After the confusion, I sat back and tried to figure out what my friend gleaned from the book that helped in her divorce. Going back through my notes in the book, I found these notes around the “ritual” Paulo did in the desert cave with one of the Valkyries.

"There was a pact," valhalla said, "What was it?"
"I promised I would abandon my dreams." "I promised that I would never grow again. I thought that I could no longer trust myself."

I have found it to be true that our lives are in large part governed by sacred promises we made to ourselves long ago that we may not be aware of today. Those promises were made to deal with a condition back then, but may not serve us today. Awareness of those pacts and contemplation of their use going forward in our lives is a critical skill I believe everyone should learn and perform about every 5 years. I recently did just that. While this skill and recognition is valuable, it is so far buried here in the story I missed it the first time. This piece is what my friend learned from. I am afraid most people will miss it.

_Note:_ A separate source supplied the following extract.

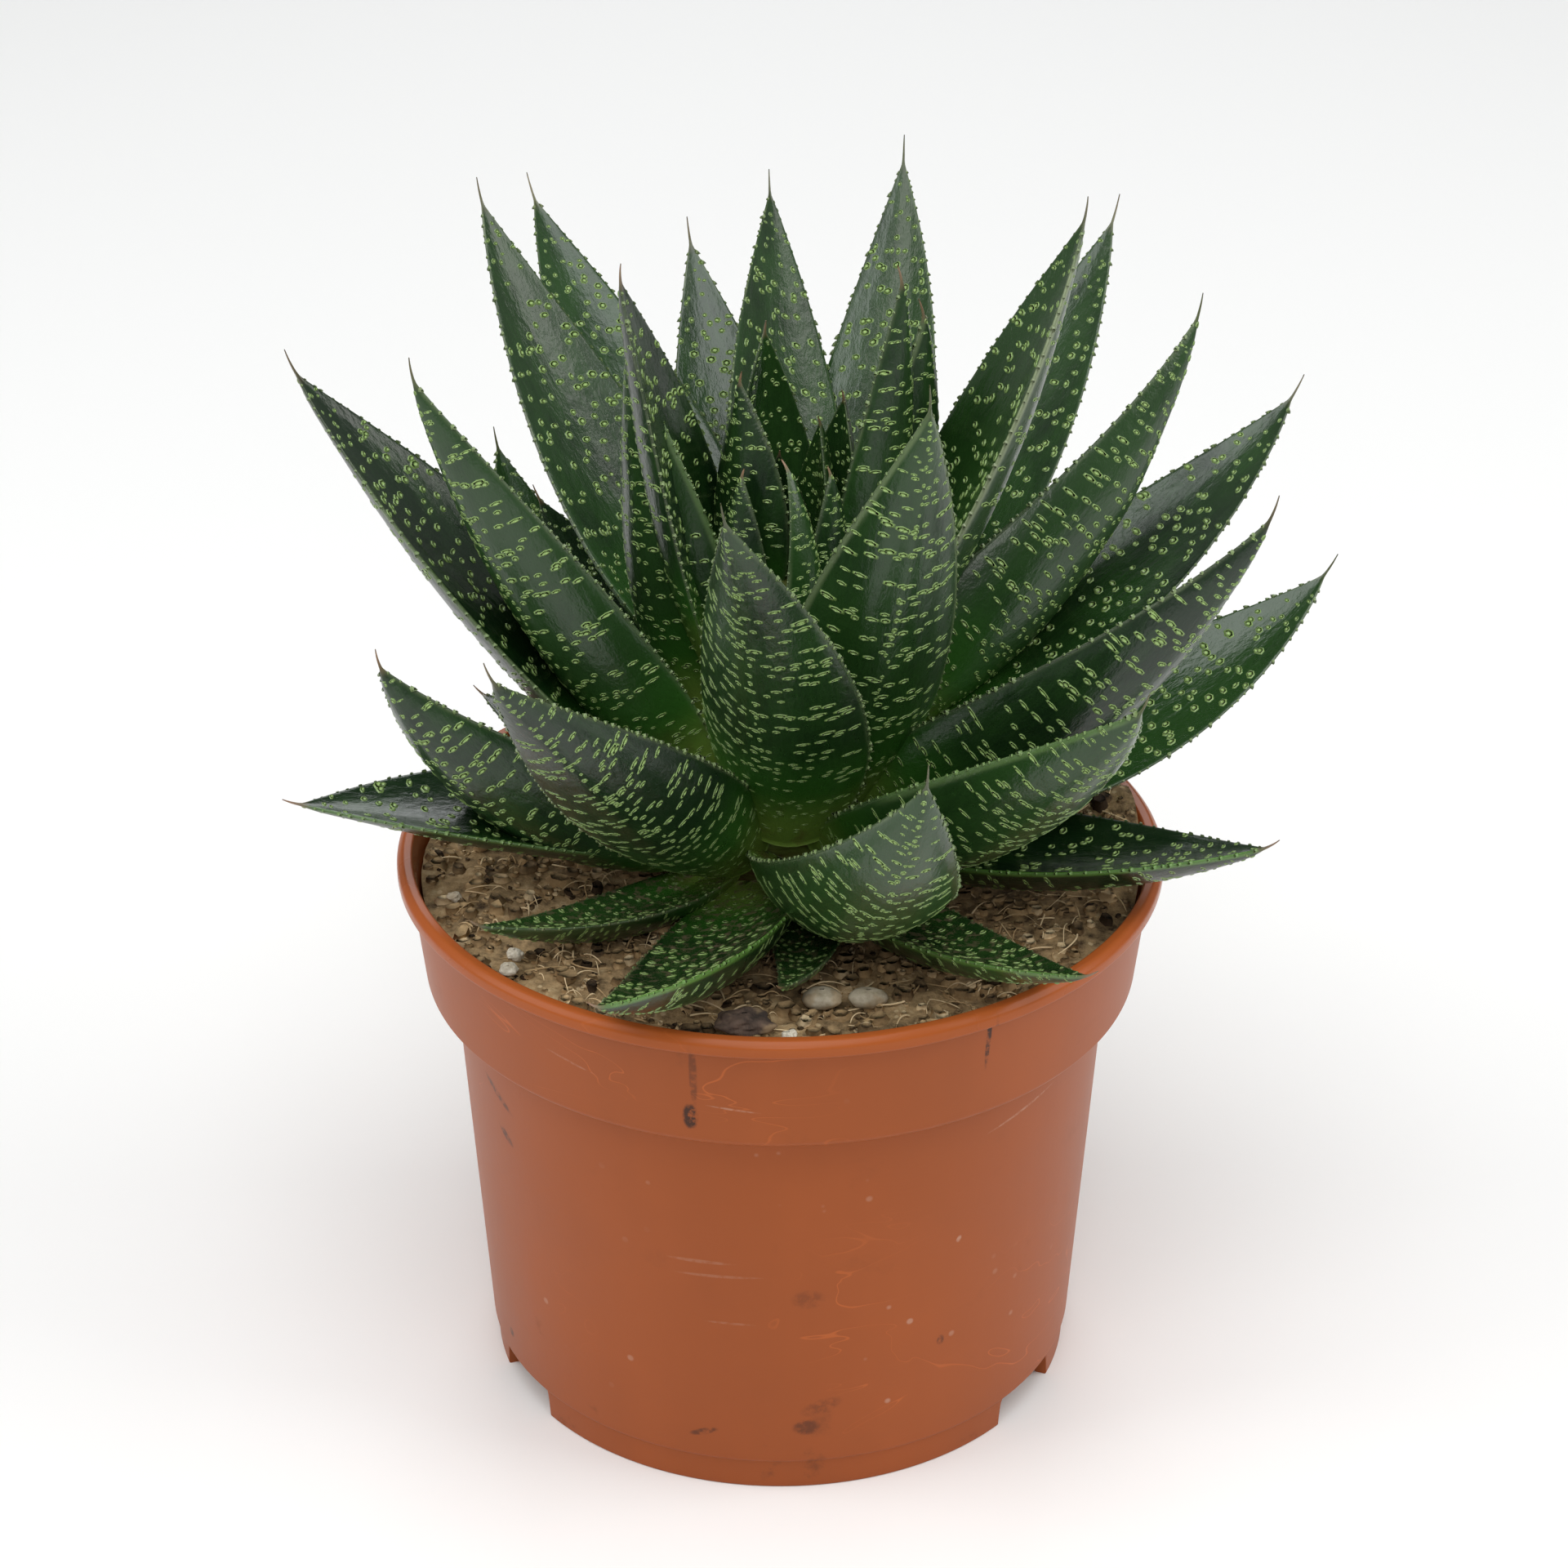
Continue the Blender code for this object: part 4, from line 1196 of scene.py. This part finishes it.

After being completely underwhelmed by the narrative, the Epilogue turned out to be the best part. Coelho says clearly what his story did a terrible job of doing.

“We can share our experiences - as I have tried to share mine in this book but there is no formula for growth. God has generously made His wisdom and His love available to us, and it is easy, very easy, to find them. We, at this moment in history, must develop our own powers. We must believe that the universe doesn’t end at the wall of our room. We must accept the signs, and follow our hearts and our dreams.”


My recommendation: Skip the book, read the Epilogue and you will understand everything.